▶ DATA SEGMENT
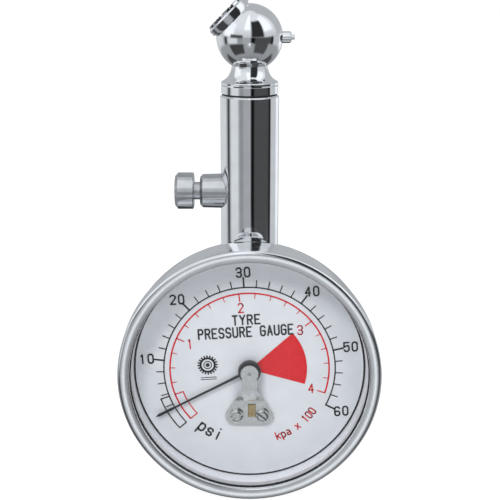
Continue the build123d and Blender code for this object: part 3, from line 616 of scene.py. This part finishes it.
# Plain single-stroke lettering: each pair of digits is a point on a grid 4 wide and 6 high,
# strokes are parted by "/", and the last number lowers the letter by grid rows.
letters = {
    "0": ("10 30 41 45 36 16 05 01 10", 0),
    "1": ("15 26 20", 0),
    "2": ("05 16 36 45 44 00 40", 0),
    "3": ("05 16 36 45 44 33 13/33 42 41 30 10 01", 0),
    "4": ("30 36 02 42", 0),
    "5": ("46 06 03 34 43 41 30 10 01", 0),
    "6": ("45 36 16 05 01 10 30 41 42 33 13 02", 0),
    "T": ("06 46/26 20", 0),
    "Y": ("06 23 46/23 20", 0),
    "R": ("00 06 36 45 44 33 03/23 40", 0),
    "E": ("40 00 06 46/03 33", 0),
    "P": ("00 06 36 45 44 33 03", 0),
    "S": ("45 36 16 05 04 13 33 42 41 30 10 01", 0),
    "U": ("06 01 10 30 41 46", 0),
    "G": ("45 36 16 05 01 10 30 41 43 23", 0),
    "A": ("00 26 40/12 32", 0),
    "k": ("06 00/44 02/13 40", 0),
    "p": ("00 06/05 16 36 45 43 32 12 03", 2),
    "s": ("43 34 14 03 12 32 41 30 10 01", 0),
    "i": ("24 20/26 26", 0),
    "a": ("14 34 43 40/42 12 01 10 40", 0),
    "x": ("04 40/00 44", 0),
    " ": ("", 0),
}

psi_zero, psi_turn = 210.0, 4.0  # the dial's own angle at 0 psi, and degrees for each psi
psi_top = 60
psi_per_bar = 14.5
bar_top = 4
scale_radius = 18.85
red_radius = 17.5
box_start, box_end = -14, 8  # the empty box before each scale, degrees from its zero
box_height = 2.0
red_box_height = 1.9
fine_line = 0.30


def psi_angle(psi):
    return psi_zero - psi * psi_turn


def polar(radius, angle):
    return (radius * cos(angle), radius * sin(angle))


# The outer scale. The numbers lie on an oval that is a little wider than it is high.
number_wide, number_high = 22.75, 22.25
black = Print("dial_print_black", black_ink, "black_enamel")
black.arc(scale_radius, psi_angle(0) + box_end, psi_angle(psi_top), fine_line)
for psi in range(2, psi_top + 2, 2):
    major = psi % 10 == 0
    length, width = (2.2, 0.38) if major else (1.6, 0.24)
    black.tick(psi_angle(psi), scale_radius, scale_radius + length, width)
    if major:
        a = radians(psi_angle(psi))
        middle = (number_wide * cos(a), number_high * sin(a))
        black.words(str(psi), middle, 2.0, 1.05, 0.36, spacing=0.75)
box_top = scale_radius + box_height
black.arc(box_top, psi_angle(0) + box_start, psi_angle(0) + box_end, fine_line)
for end in (box_start, box_end):
    black.tick(psi_angle(0) + end, scale_radius, box_top, fine_line)
black.words("TYRE", (0.0, 11.5), 2.05, 1.0, 0.38, spacing=0.62)
black.words("PRESSURE GAUGE", (-0.3, 8.75), 2.15, 0.95, 0.38, spacing=0.56)
black.words("psi", (0, 0), 2.6, 1.25, 0.42, turn=-34.7, spacing=0.75, bend=16.9)

# A plain tyre with tread blocks, and two rules under it.
tyre = Vector((-9.13, 1.6))
tread_inner, tread_outer, tread_width, tread_blocks = 1.75, 2.1, 0.36, 20
rule_half, rule_width = 1.7, 0.16
for step in range(tread_blocks):
    out = Vector(polar(1, radians(step * 360 / tread_blocks)))
    black.line(tyre + out * tread_inner, tyre + out * tread_outer, tread_width)
for radius, width in ((1.55, 0.42), (0.85, 0.2), (0.25, 0.4)):
    circle = [tyre + Vector(polar(radius, radians(turn))) for turn in range(0, 361, 12)]
    for a, b in zip(circle, circle[1:]):
        black.line(a, b, width)
for drop in (2.9, 3.35):
    black.line(tyre - Vector((rule_half, drop)), tyre + Vector((rule_half, -drop)), rule_width)
black.done()

# The inner scale, and the red zone from the needle's hub.
red_number_radius = 14.3
zone_radius, zone_start, zone_sweep, zone_steps = 12.65, -19.4, 57.7, 40
red = Print("dial_print_red", red_ink, "dial_paint")
red.arc(red_radius, psi_angle(0) + box_end, psi_angle(bar_top * psi_per_bar), 0.34)
for fifth in range(2, bar_top * 5 + 1):
    angle = psi_angle(fifth * psi_per_bar / 5)
    major = fifth % 5 == 0
    length, width = (1.7, 0.26) if major else (1.1, 0.18)
    red.tick(angle, red_radius - length, red_radius, width)
    if major:
        middle = polar(red_number_radius, radians(angle))
        red.words(str(fifth // 5), middle, 2.0, 1.0, fine_line)
red_box = red_radius - red_box_height
red.arc(red_box, psi_angle(0) + box_start, psi_angle(0) + box_end, 0.26)
for end in (box_start, box_end):
    red.tick(psi_angle(0) + end, red_box, red_radius, 0.26)
zone = [radians(zone_start + zone_sweep * i / zone_steps) for i in range(zone_steps + 1)]
red.shape([(0.0, 0.0)] + [polar(zone_radius, a) for a in zone])
red.words("kpa x 100", (0, 0), 1.7, 0.8, fine_line, turn=34.7, spacing=0.42, bend=17.0)
red.done()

▶ GIVEN PROBLEM
Return every line of the material exactly.

▶ EXPECTED ANSWER
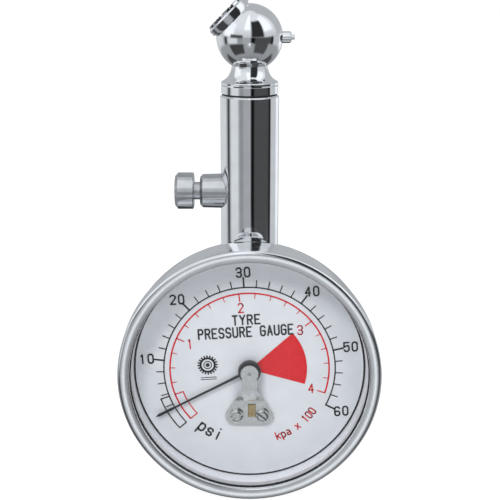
Continue the build123d and Blender code for this object: part 3, from line 616 of scene.py. This part finishes it.
# Plain single-stroke lettering: each pair of digits is a point on a grid 4 wide and 6 high,
# strokes are parted by "/", and the last number lowers the letter by grid rows.
letters = {
    "0": ("10 30 41 45 36 16 05 01 10", 0),
    "1": ("15 26 20", 0),
    "2": ("05 16 36 45 44 00 40", 0),
    "3": ("05 16 36 45 44 33 13/33 42 41 30 10 01", 0),
    "4": ("30 36 02 42", 0),
    "5": ("46 06 03 34 43 41 30 10 01", 0),
    "6": ("45 36 16 05 01 10 30 41 42 33 13 02", 0),
    "T": ("06 46/26 20", 0),
    "Y": ("06 23 46/23 20", 0),
    "R": ("00 06 36 45 44 33 03/23 40", 0),
    "E": ("40 00 06 46/03 33", 0),
    "P": ("00 06 36 45 44 33 03", 0),
    "S": ("45 36 16 05 04 13 33 42 41 30 10 01", 0),
    "U": ("06 01 10 30 41 46", 0),
    "G": ("45 36 16 05 01 10 30 41 43 23", 0),
    "A": ("00 26 40/12 32", 0),
    "k": ("06 00/44 02/13 40", 0),
    "p": ("00 06/05 16 36 45 43 32 12 03", 2),
    "s": ("43 34 14 03 12 32 41 30 10 01", 0),
    "i": ("24 20/26 26", 0),
    "a": ("14 34 43 40/42 12 01 10 40", 0),
    "x": ("04 40/00 44", 0),
    " ": ("", 0),
}

psi_zero, psi_turn = 210.0, 4.0  # the dial's own angle at 0 psi, and degrees for each psi
psi_top = 60
psi_per_bar = 14.5
bar_top = 4
scale_radius = 18.85
red_radius = 17.5
box_start, box_end = -14, 8  # the empty box before each scale, degrees from its zero
box_height = 2.0
red_box_height = 1.9
fine_line = 0.30


def psi_angle(psi):
    return psi_zero - psi * psi_turn


def polar(radius, angle):
    return (radius * cos(angle), radius * sin(angle))


# The outer scale. The numbers lie on an oval that is a little wider than it is high.
number_wide, number_high = 22.75, 22.25
black = Print("dial_print_black", black_ink, "black_enamel")
black.arc(scale_radius, psi_angle(0) + box_end, psi_angle(psi_top), fine_line)
for psi in range(2, psi_top + 2, 2):
    major = psi % 10 == 0
    length, width = (2.2, 0.38) if major else (1.6, 0.24)
    black.tick(psi_angle(psi), scale_radius, scale_radius + length, width)
    if major:
        a = radians(psi_angle(psi))
        middle = (number_wide * cos(a), number_high * sin(a))
        black.words(str(psi), middle, 2.0, 1.05, 0.36, spacing=0.75)
box_top = scale_radius + box_height
black.arc(box_top, psi_angle(0) + box_start, psi_angle(0) + box_end, fine_line)
for end in (box_start, box_end):
    black.tick(psi_angle(0) + end, scale_radius, box_top, fine_line)
black.words("TYRE", (0.0, 11.5), 2.05, 1.0, 0.38, spacing=0.62)
black.words("PRESSURE GAUGE", (-0.3, 8.75), 2.15, 0.95, 0.38, spacing=0.56)
black.words("psi", (0, 0), 2.6, 1.25, 0.42, turn=-34.7, spacing=0.75, bend=16.9)

# A plain tyre with tread blocks, and two rules under it.
tyre = Vector((-9.13, 1.6))
tread_inner, tread_outer, tread_width, tread_blocks = 1.75, 2.1, 0.36, 20
rule_half, rule_width = 1.7, 0.16
for step in range(tread_blocks):
    out = Vector(polar(1, radians(step * 360 / tread_blocks)))
    black.line(tyre + out * tread_inner, tyre + out * tread_outer, tread_width)
for radius, width in ((1.55, 0.42), (0.85, 0.2), (0.25, 0.4)):
    circle = [tyre + Vector(polar(radius, radians(turn))) for turn in range(0, 361, 12)]
    for a, b in zip(circle, circle[1:]):
        black.line(a, b, width)
for drop in (2.9, 3.35):
    black.line(tyre - Vector((rule_half, drop)), tyre + Vector((rule_half, -drop)), rule_width)
black.done()

# The inner scale, and the red zone from the needle's hub.
red_number_radius = 14.3
zone_radius, zone_start, zone_sweep, zone_steps = 12.65, -19.4, 57.7, 40
red = Print("dial_print_red", red_ink, "dial_paint")
red.arc(red_radius, psi_angle(0) + box_end, psi_angle(bar_top * psi_per_bar), 0.34)
for fifth in range(2, bar_top * 5 + 1):
    angle = psi_angle(fifth * psi_per_bar / 5)
    major = fifth % 5 == 0
    length, width = (1.7, 0.26) if major else (1.1, 0.18)
    red.tick(angle, red_radius - length, red_radius, width)
    if major:
        middle = polar(red_number_radius, radians(angle))
        red.words(str(fifth // 5), middle, 2.0, 1.0, fine_line)
red_box = red_radius - red_box_height
red.arc(red_box, psi_angle(0) + box_start, psi_angle(0) + box_end, 0.26)
for end in (box_start, box_end):
    red.tick(psi_angle(0) + end, red_box, red_radius, 0.26)
zone = [radians(zone_start + zone_sweep * i / zone_steps) for i in range(zone_steps + 1)]
red.shape([(0.0, 0.0)] + [polar(zone_radius, a) for a in zone])
red.words("kpa x 100", (0, 0), 1.7, 0.8, fine_line, turn=34.7, spacing=0.42, bend=17.0)
red.done()